DESCRIPTION OF THE TASK: In how many lines of the data does the word "axes" appear? Give the number by itself.

Entries from a dataset:
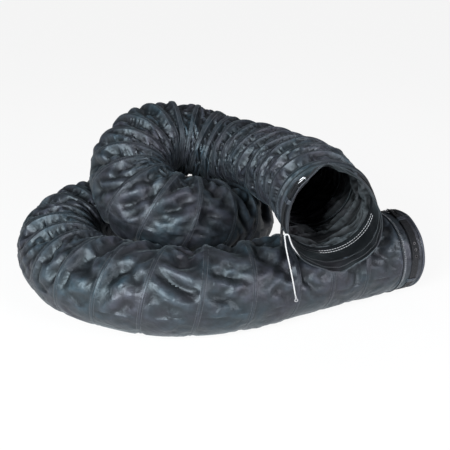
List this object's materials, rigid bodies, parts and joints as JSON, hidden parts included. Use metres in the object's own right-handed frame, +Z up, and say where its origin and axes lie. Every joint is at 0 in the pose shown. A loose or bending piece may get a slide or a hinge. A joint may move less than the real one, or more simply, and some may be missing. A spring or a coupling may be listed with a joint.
{
  "type": "flexible air duct",
  "caption": "Flexible ventilation duct of coated fabric over a spring wire, lying coiled, with a belted cuff at each end and a ground wire.",
  "frame": {"origin": "on the floor under the middle of the coiled duct's box", "axes": "+Z up, +X along the longest side of the coil towards the far end, -Y the side that the near mouth opens to"},
  "size_m": [1.0575, 0.7208, 0.4445],
  "materials": {
    "coated_fabric": "glossy vinyl coating, crinkled",
    "binding": "satin coated tape",
    "webbing": "woven strap, matt",
    "spring_steel": "drawn wire",
    "plated_steel": "zinc plated",
    "wire_insulation": "smooth white sleeve"
  },
  "bodies": {
    "duct": {"duct_sleeve": "coated_fabric", "wire_helix": "spring_steel", "near_end_hoop": "spring_steel", "near_cuff": "coated_fabric", "near_mouth_lip": "coated_fabric", "near_belt": "webbing", "near_belt_loops": "binding", "ground_rivet": "plated_steel", "ground_washer": "plated_steel", "ground_wire": "wire_insulation", "ground_lug": "plated_steel", "far_end_hoop": "spring_steel", "far_cuff": "coated_fabric", "far_hem": "binding", "far_belt": "webbing", "far_belt_loops": "binding"},
    "near_buckle": {"near_buckle_frame": "plated_steel"},
    "near_tongue": {"near_buckle_tongue": "plated_steel"},
    "near_tail": {"near_belt_tail": "webbing", "near_tail_eyelets": "plated_steel"},
    "far_buckle": {"far_buckle_frame": "plated_steel"},
    "far_tongue": {"far_buckle_tongue": "plated_steel"},
    "far_tail": {"far_belt_tail": "webbing", "far_tail_eyelets": "plated_steel"}
  },
  "joints": [
    {"name": "near_buckle_tilt", "type": "hinge", "parent": "duct", "child": "near_buckle", "pos_m": [0.18084, -0.27927, 0.37821], "axis": [0.1392, -0.9903, 0], "range_deg": [0, 25]},
    {"name": "near_tongue_lift", "type": "hinge", "parent": "near_buckle", "child": "near_tongue", "pos_m": [0.18084, -0.27927, 0.37821], "axis": [0.1392, -0.9903, 0], "range_deg": [0, 75]},
    {"name": "near_tail_swing", "type": "hinge", "parent": "duct", "child": "near_tail", "pos_m": [0.15276, -0.28322, 0.30695], "axis": [-0.1392, 0.9903, 0], "range_deg": [0, 60]},
    {"name": "far_buckle_tilt", "type": "hinge", "parent": "duct", "child": "far_buckle", "pos_m": [0.46148, -0.05976, 0.21293], "axis": [0.9397, 0.342, 0], "range_deg": [0, 25]},
    {"name": "far_tongue_lift", "type": "hinge", "parent": "far_buckle", "child": "far_tongue", "pos_m": [0.46148, -0.05976, 0.21293], "axis": [0.9397, 0.342, 0], "range_deg": [0, 75]},
    {"name": "far_tail_lift", "type": "hinge", "parent": "duct", "child": "far_tail", "pos_m": [0.47906, -0.10806, 0.20669], "axis": [-0.9397, -0.342, 0], "range_deg": [0, 35]}
  ]
}
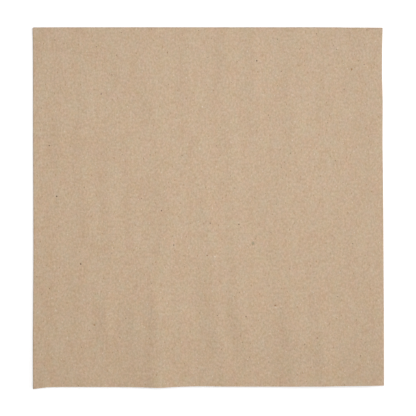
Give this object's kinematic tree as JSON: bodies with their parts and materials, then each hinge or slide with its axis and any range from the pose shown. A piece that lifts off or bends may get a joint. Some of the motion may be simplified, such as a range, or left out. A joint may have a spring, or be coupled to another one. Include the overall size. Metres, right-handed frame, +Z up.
{
  "type": "paper napkin",
  "caption": "Flat, nearly square beverage napkin of plain unbleached tissue paper, quarter-folded, with rounded folds along its left and back edges and cut edges opposite.",
  "frame": {"origin": "middle of the underside of the bounding box, on the surface that the napkin lies on", "axes": "+Z up out of the top leaf; +Y towards the back fold, where the pair of leaves turns over; +X towards the right cut edge, away from the left fold"},
  "size_m": [0.124, 0.1278, 0.0015],
  "materials": {
    "tissue": "matt unbleached kraft tissue with fine fibre specks"
  },
  "bodies": {
    "root": {"napkin": "tissue"}
  },
  "joints": []
}
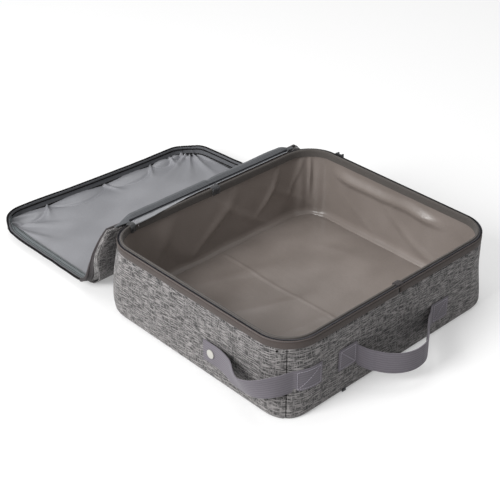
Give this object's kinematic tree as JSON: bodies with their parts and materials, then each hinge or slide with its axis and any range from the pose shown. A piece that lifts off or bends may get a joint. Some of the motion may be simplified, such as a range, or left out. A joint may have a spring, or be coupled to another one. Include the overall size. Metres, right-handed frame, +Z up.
{
  "type": "foldable litter box",
  "caption": "Soft rectangular fabric tray with rounded corners, lined inside, with a zip lid folded open behind, a webbing carry handle and a snap strap round one corner",
  "frame": {"origin": "middle of the tray's foot, on the floor", "axes": "+Z up; -Y out of the front wall, which has the carry handle; +Y towards the open lid; +X to the right seen from the front"},
  "size_m": [0.4303, 0.6858, 0.1188],
  "materials": {
    "heather_fabric": "heather grey slub weave, matte",
    "lining_film": "waterproof film, wrinkled satin",
    "lid_lining_film": "waterproof film, silver grey satin",
    "floor_board": "stiff sheet",
    "foam": "thin foam",
    "rim_tape": "plain brown grey tape",
    "hinge_tape": "plain slate tape",
    "rim_binding": "dark binding tape",
    "zip": "nylon coil",
    "webbing": "purple grey ribbed webbing",
    "snap_steel": "plain steel",
    "snap_cap": "pale lacquered cap",
    "zip_slider": "dark painted metal"
  },
  "bodies": {
    "base": {"floor_cover": "heather_fabric", "floor_board": "floor_board", "floor_lining": "lining_film", "wall_cover_front": "heather_fabric", "wall_cover_right": "heather_fabric", "wall_cover_back": "heather_fabric", "wall_cover_left": "heather_fabric", "wall_pad_front": "foam", "wall_pad_right": "foam", "wall_pad_back": "foam", "wall_pad_left": "foam", "wall_lining_front": "lining_film", "wall_lining_right": "lining_film", "wall_lining_back": "lining_film", "wall_lining_left": "lining_film", "corner_pad_front_left": "foam", "corner_pad_front_right": "foam", "corner_pad_back_right": "foam", "corner_pad_back_left": "foam"},
    "rim": {"rim_band_left": "rim_tape", "rim_band_right": "rim_tape", "rim_core_left": "foam", "rim_core_right": "foam", "rim_binding_left": "rim_binding", "rim_binding_right": "rim_binding", "rim_zip": "zip", "hinge_strip": "lining_film"},
    "lid_hinge_seam": {"lid_hinge_cord": "zip", "hinge_band": "hinge_tape"},
    "lid_near": {"lid_near_cover": "heather_fabric", "lid_near_pad": "foam", "lid_near_lining": "lid_lining_film", "lid_near_skirt_left": "heather_fabric", "lid_near_skirt_right": "heather_fabric", "lid_near_zip_left": "zip", "lid_near_zip_right": "zip"},
    "lid_far": {"lid_fold_cord": "zip", "lid_far_cover": "heather_fabric", "lid_far_pad": "foam", "lid_far_lining": "lid_lining_film", "lid_far_skirt": "heather_fabric", "lid_far_zip": "zip"},
    "handle_mount": {"handle_anchor_left": "webbing", "handle_anchor_right": "webbing"},
    "handle": {"handle_loop": "webbing"},
    "strap_mount": {"strap_patch": "webbing", "snap_stud": "snap_steel"},
    "strap": {"snap_strap": "webbing", "snap_socket": "snap_steel", "snap_cap": "snap_cap"},
    "slider": {"zip_slider": "zip_slider"},
    "pull": {"zip_pull": "zip_slider"}
  },
  "joints": [
    {"name": "collapse", "type": "slide", "parent": "base", "child": "rim", "axis": [0, 0, 1], "range_m": [-0.078, 0], "deforming": ["wall_cover_front", "wall_cover_right", "wall_cover_back", "wall_cover_left", "wall_pad_front", "wall_pad_right", "wall_pad_back", "wall_pad_left", "wall_lining_front", "wall_lining_right", "wall_lining_back", "wall_lining_left", "corner_pad_front_left", "corner_pad_front_right", "corner_pad_back_right", "corner_pad_back_left"]},
    {"name": "lid_hinge", "type": "hinge", "parent": "rim", "child": "lid_hinge_seam", "pos_m": [0, 0.178, 0.1175], "axis": [1, 0, 0], "range_deg": [0, 235.76]},
    {"name": "lid_rise", "type": "slide", "parent": "lid_hinge_seam", "child": "lid_near", "axis": [0, 0, 1], "range_m": [0, 0.0785], "deforming": ["lid_near_cover", "lid_near_pad", "lid_near_lining", "lid_near_skirt_left", "lid_near_skirt_right", "lid_near_zip_left", "lid_near_zip_right"]},
    {"name": "lid_fold", "type": "hinge", "parent": "lid_near", "child": "lid_far", "pos_m": [0, 0.232, 0.0051], "axis": [1, 0, 0], "range_deg": [-55.86, 0]},
    {"name": "handle_drop", "type": "slide", "parent": "base", "child": "handle_mount", "axis": [0, 0, 1], "range_m": [-0.0165, 0]},
    {"name": "handle_swing", "type": "hinge", "parent": "handle_mount", "child": "handle", "pos_m": [-0.063, -0.196, 0.054], "axis": [0.9896, 0, -0.1438], "range_deg": [-95, 0]},
    {"name": "strap_drop", "type": "slide", "parent": "base", "child": "strap_mount", "axis": [0, 0, 1], "range_m": [-0.0275, 0]},
    {"name": "strap_swing", "type": "hinge", "parent": "strap_mount", "child": "strap", "pos_m": [-0.17977, -0.16851, 0.055], "axis": [0, 0, 1], "range_deg": [0, 110]},
    {"name": "zip_run", "type": "slide", "parent": "rim", "child": "slider", "axis": [0, -1, 0], "range_m": [0, 0.236]},
    {"name": "pull_swing", "type": "hinge", "parent": "slider", "child": "pull", "pos_m": [0.205, 0.118, 0.11125], "axis": [0, 1, 0], "range_deg": [-165, 0]}
  ],
  "couplings": [
    {"joint": "lid_rise", "follows": "collapse", "ratio": -1},
    {"joint": "lid_fold", "follows": "lid_hinge", "ratio": -0.23652},
    {"joint": "handle_drop", "follows": "collapse", "ratio": 0.20513},
    {"joint": "strap_drop", "follows": "collapse", "ratio": 0.34615}
  ]
}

RESULT BELOW: 4